What makes this betrayal so galling is its speed and its hypocrisy. Only a few years ago, these institutions prided themselves on fostering open minds and protecting the vulnerable. Today, they tolerate—if not actively endorse—a climate where Jewish students and scholars feel alienated and under siege. They champion "diversity" but exclude the Jewish experience; they laud "tolerance" while condoning hostility; they praise "free speech" but silence dissenting views.
This decay is not merely intellectual—it is moral. To vilify one nation, to normalise its erasure, and to dismiss the experiences of its people is to betray the very essence of academia. Institutions like Cambridge were once the guardians of rigorous inquiry and ethical integrity. That they now indulge such biases reflects a profound collapse of purpose.

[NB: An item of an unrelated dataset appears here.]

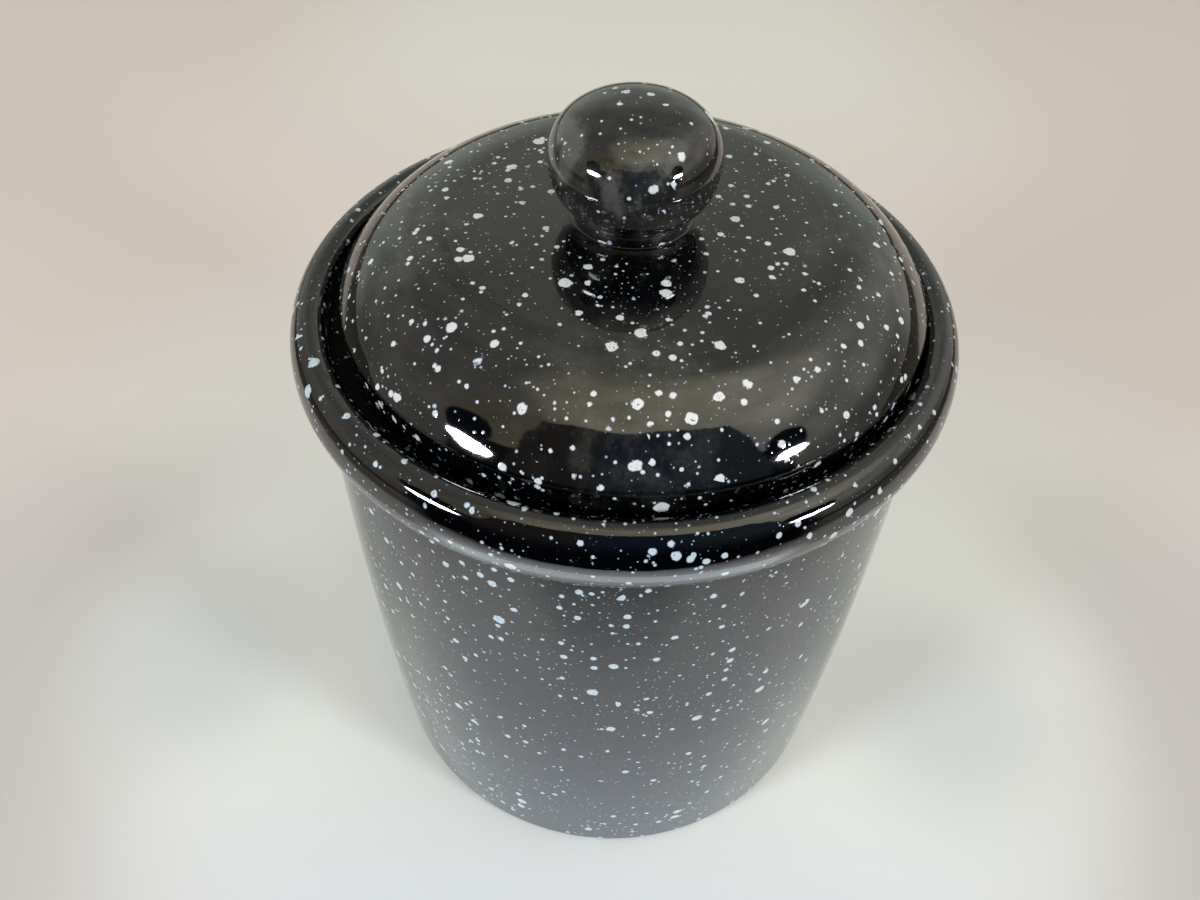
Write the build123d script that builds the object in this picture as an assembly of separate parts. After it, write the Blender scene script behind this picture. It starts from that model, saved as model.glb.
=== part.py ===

Berkowitz’s withdrawal of funding is not just a protest—it is an act of principle. His decision reminds us that universities, like all institutions, must be held accountable for their actions and their failures. If they cannot protect the values they profess to uphold, they risk becoming irrelevant, mere echo chambers for ideologues who undermine democracy and pluralism.
As we reflect on this decay, we must ask: What kind of society do we want academia to serve? One where bias masquerades as justice, or one where diversity of thought is genuinely celebrated? The answer will determine not only the future of our universities but the intellectual and moral fabric of our nation itself.